Tateo Ogane, a researcher of at Japan's National Institute of Informatics, works to analyse Isao Echizen's fingerprint covered with a home-made biometric jammer during a demonstration of their experiment for Reuters in Tokyo, Jan. 13, 2017.

Japanese researchers say they have successfully copied fingerprint data from a digital picture of a person flashing a two-fingered "V" or peace sign, raising questions about the potential theft of such information.

"One can use it to assume another identity, such as accessing a smartphone or breaking and entering into a restricted area such as an apartment," Isao Echizen, a professor at Japan's National Institute of Informatics, told Reuters Television.

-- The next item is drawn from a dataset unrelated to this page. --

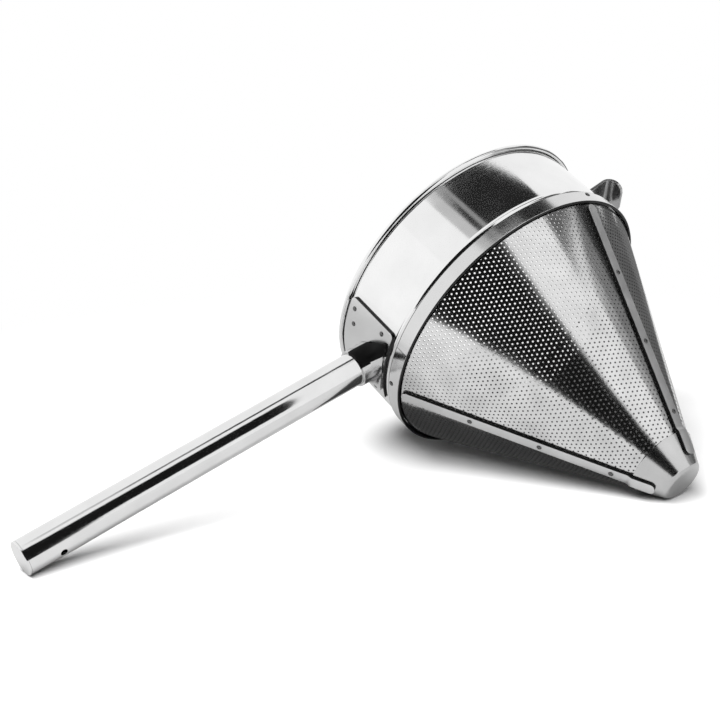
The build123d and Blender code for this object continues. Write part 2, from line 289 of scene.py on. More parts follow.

Flashing a two-finger peace sign is very common among Japanese when posing for a photo.

Echizen and fellow researcher Tateo Ogane reproduced an experiment on Friday in which they extracted Echizen's fingerprints from a digital photograph taken at a distance of 3 m (9.8 ft).

The high-resolution photograph was taken with a 135-mm lens mounted on a digital SLR camera.

Fingerprint scanners have found their way into mobile phones, laptops, external hard drives and electronic wallets as an alternative to authentication using passwords or personal identification numbers (PINs).

NTT Docomo, Japan's biggest mobile carrier, said it had not received any reports of misuse of fingerprint data on customers' devices.

"Fingerprint authentication is used for many purposes, including smartphones, and each manufacturer decides how the authentication process is maintained," said spokesman Yasutaka Imai. "We'll continue to monitor the situation carefully".